··· INFORMATION SHOWN ···
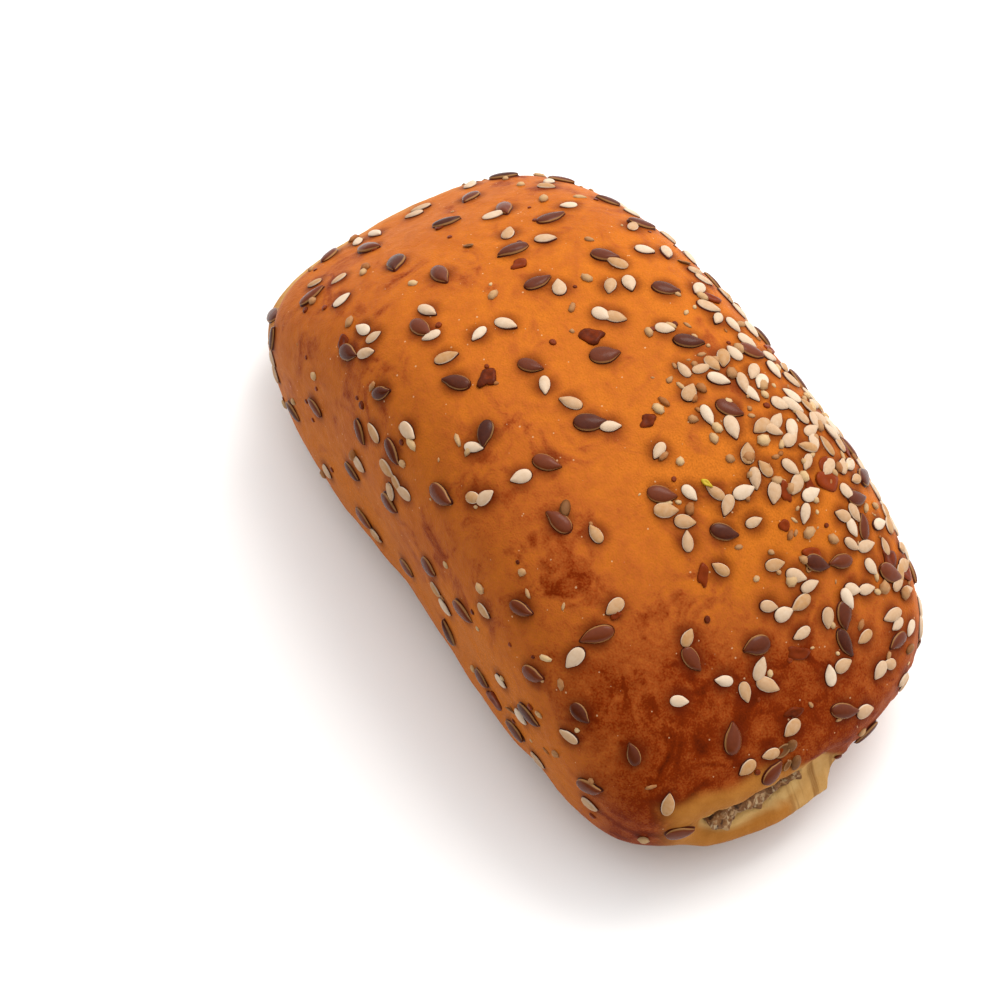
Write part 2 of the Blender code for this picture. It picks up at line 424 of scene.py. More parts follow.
def oval(point, middle, reach):
    """1 in the middle of an oval patch of the crust, falling off all round."""
    away = math.hypot((point.x - middle[0]) / reach[0], (point.y - middle[1]) / reach[1])
    return bell(away, 0.0, 1.0)


def unit_form(direction):
    """The point of a squarish form of half size 1 that a direction from its middle meets."""
    squareness = DOME_SQUARENESS if direction.z >= 0 else BELLY_SQUARENESS
    power = PLAN_SQUARENESS
    plan = (abs(direction.x) ** power + abs(direction.y) ** power) ** (1 / power)
    reach = (plan ** squareness + abs(direction.z) ** squareness) ** (-1 / squareness)
    return direction * reach


def end_shift(end, share, y, z):
    """How far the dough of one end stands out along X: its lip and rim forward, its mouth and tuck back."""
    nearness = smooth_step((end.side * share - END_START) / END_FADE)
    if nearness == 0:
        return 0.0
    recess = end.recess_depth * bell(z, end.mouth.level, end.recess_spread)
    rim = end.rim_reach * bell(z, end.mouth.level + 2 * end.recess_spread, end.recess_spread)
    low_down = bell(z, end.lip_level, end.lip_spread)
    at_mouth = window(y, end.low, end.high, end.fade)
    beside = smooth_step((y - end.high) / end.fade)
    lip = end.lip_reach * low_down * bell(y, end.lip_centre, end.lip_width)
    shift = at_mouth * (lip + rim - recess) - beside * end.tuck * low_down
    return end.side * nearness * shift


def dough_point(direction):
    """The dough's outer surface in a direction from the roll's middle."""
    unit = unit_form(direction)
    waist = WAIST_LEVEL * ROLL_HEIGHT
    x = unit.x * ROLL_LENGTH / 2 * (1 - END_BULGE * unit.y ** 2) * (1 - LONGER_SIDE * unit.y)
    y = unit.y * ROLL_WIDTH / 2 * (1 + WIDENING * unit.x)
    if unit.z >= 0:
        z = waist + (ROLL_HEIGHT - waist) * (1 - ARCH_DROP * abs(unit.x) ** ARCH_POWER) * unit.z
    else:
        z = waist + waist * BASE_CUT * unit.z
    x += sum(end_shift(end, unit.x, y, z) for end in ENDS)
    point = Vector((x + CENTRING_X, y + CENTRING_Y, z))
    outward = unit.normalized()
    swell = SWELL_HEIGHT * noise.noise(point / SWELL_SIZE)
    base_wave = BASE_WAVE_HEIGHT * noise.noise(point / BASE_WAVE_SIZE) * (1 - smooth_step(z / waist))
    point += outward * swell + Vector((outward.x, outward.y, 0)) * base_wave
    point.z = max(point.z, 0.0)
    return point


def filling_section(x):
    """The filling bar's section at x, from full in the middle to the size of each end's mouth."""
    end = SLIT_END if x > 0 else GAPE_END
    share = smooth_step((abs(x) / (ROLL_LENGTH / 2) - MIDDLE_SHARE) / (MOUTH_SHARE - MIDDLE_SHARE))

    def between(middle, mouth):
        return middle + (mouth - middle) * share

    return Section(
        centre=between(MIDDLE.centre, end.mouth.centre),
        level=between(MIDDLE.level, end.mouth.level),
        half_width=between(MIDDLE.half_width, end.mouth.half_width),
        half_height=between(MIDDLE.half_height, end.mouth.half_height),
    )


def gridded_cube(cuts):
    """A cube from -1 to 1 whose edges along X, Y and Z are cut into even grids."""
    shape = bmesh.new()
    bmesh.ops.create_cube(shape, size=2)
    for axis, count in enumerate(cuts):
        along = [e for e in shape.edges if abs((e.verts[0].co - e.verts[1].co)[axis]) > 1]
        bmesh.ops.subdivide_edges(shape, edges=along, cuts=count, use_grid_fill=True)
    return shape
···
SET EXERCISE: Set down every line of the listing above again, exactly as given.

TASK OUTPUT:
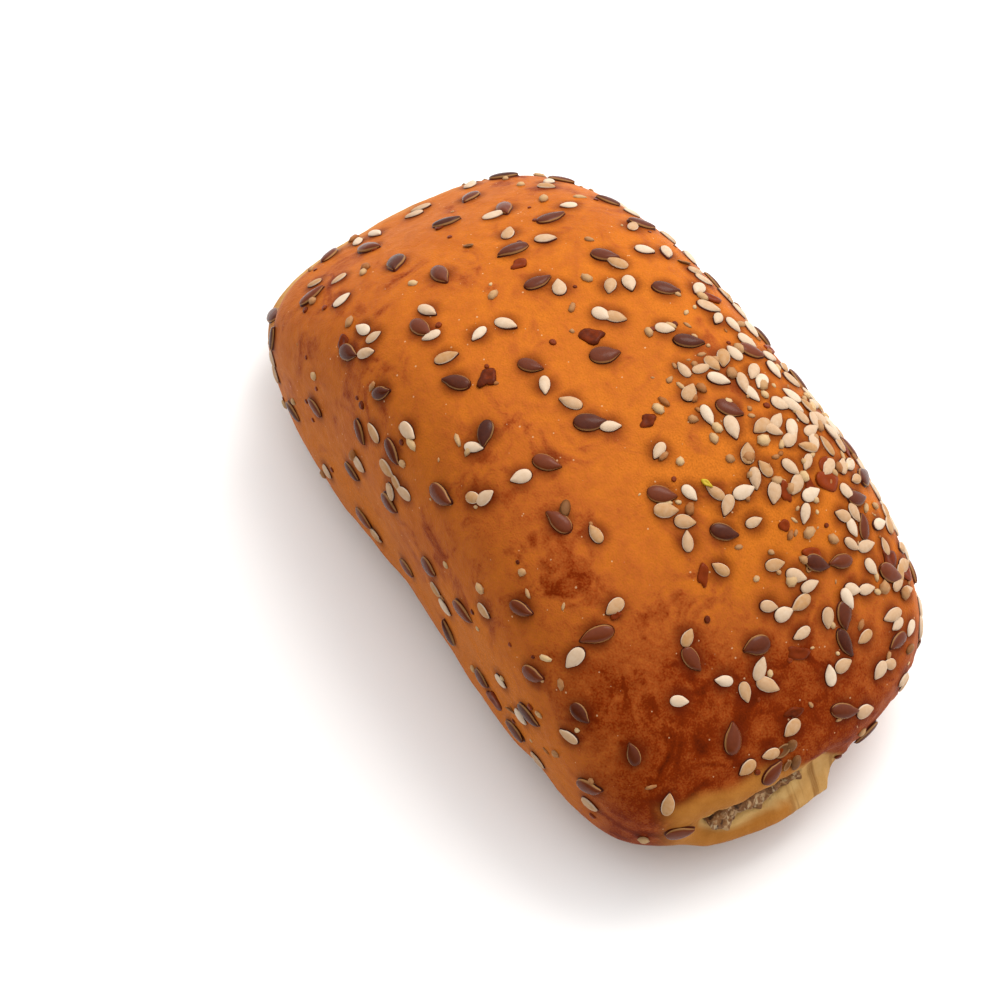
Write part 2 of the Blender code for this picture. It picks up at line 424 of scene.py. More parts follow.
def oval(point, middle, reach):
    """1 in the middle of an oval patch of the crust, falling off all round."""
    away = math.hypot((point.x - middle[0]) / reach[0], (point.y - middle[1]) / reach[1])
    return bell(away, 0.0, 1.0)


def unit_form(direction):
    """The point of a squarish form of half size 1 that a direction from its middle meets."""
    squareness = DOME_SQUARENESS if direction.z >= 0 else BELLY_SQUARENESS
    power = PLAN_SQUARENESS
    plan = (abs(direction.x) ** power + abs(direction.y) ** power) ** (1 / power)
    reach = (plan ** squareness + abs(direction.z) ** squareness) ** (-1 / squareness)
    return direction * reach


def end_shift(end, share, y, z):
    """How far the dough of one end stands out along X: its lip and rim forward, its mouth and tuck back."""
    nearness = smooth_step((end.side * share - END_START) / END_FADE)
    if nearness == 0:
        return 0.0
    recess = end.recess_depth * bell(z, end.mouth.level, end.recess_spread)
    rim = end.rim_reach * bell(z, end.mouth.level + 2 * end.recess_spread, end.recess_spread)
    low_down = bell(z, end.lip_level, end.lip_spread)
    at_mouth = window(y, end.low, end.high, end.fade)
    beside = smooth_step((y - end.high) / end.fade)
    lip = end.lip_reach * low_down * bell(y, end.lip_centre, end.lip_width)
    shift = at_mouth * (lip + rim - recess) - beside * end.tuck * low_down
    return end.side * nearness * shift


def dough_point(direction):
    """The dough's outer surface in a direction from the roll's middle."""
    unit = unit_form(direction)
    waist = WAIST_LEVEL * ROLL_HEIGHT
    x = unit.x * ROLL_LENGTH / 2 * (1 - END_BULGE * unit.y ** 2) * (1 - LONGER_SIDE * unit.y)
    y = unit.y * ROLL_WIDTH / 2 * (1 + WIDENING * unit.x)
    if unit.z >= 0:
        z = waist + (ROLL_HEIGHT - waist) * (1 - ARCH_DROP * abs(unit.x) ** ARCH_POWER) * unit.z
    else:
        z = waist + waist * BASE_CUT * unit.z
    x += sum(end_shift(end, unit.x, y, z) for end in ENDS)
    point = Vector((x + CENTRING_X, y + CENTRING_Y, z))
    outward = unit.normalized()
    swell = SWELL_HEIGHT * noise.noise(point / SWELL_SIZE)
    base_wave = BASE_WAVE_HEIGHT * noise.noise(point / BASE_WAVE_SIZE) * (1 - smooth_step(z / waist))
    point += outward * swell + Vector((outward.x, outward.y, 0)) * base_wave
    point.z = max(point.z, 0.0)
    return point


def filling_section(x):
    """The filling bar's section at x, from full in the middle to the size of each end's mouth."""
    end = SLIT_END if x > 0 else GAPE_END
    share = smooth_step((abs(x) / (ROLL_LENGTH / 2) - MIDDLE_SHARE) / (MOUTH_SHARE - MIDDLE_SHARE))

    def between(middle, mouth):
        return middle + (mouth - middle) * share

    return Section(
        centre=between(MIDDLE.centre, end.mouth.centre),
        level=between(MIDDLE.level, end.mouth.level),
        half_width=between(MIDDLE.half_width, end.mouth.half_width),
        half_height=between(MIDDLE.half_height, end.mouth.half_height),
    )


def gridded_cube(cuts):
    """A cube from -1 to 1 whose edges along X, Y and Z are cut into even grids."""
    shape = bmesh.new()
    bmesh.ops.create_cube(shape, size=2)
    for axis, count in enumerate(cuts):
        along = [e for e in shape.edges if abs((e.verts[0].co - e.verts[1].co)[axis]) > 1]
        bmesh.ops.subdivide_edges(shape, edges=along, cuts=count, use_grid_fill=True)
    return shape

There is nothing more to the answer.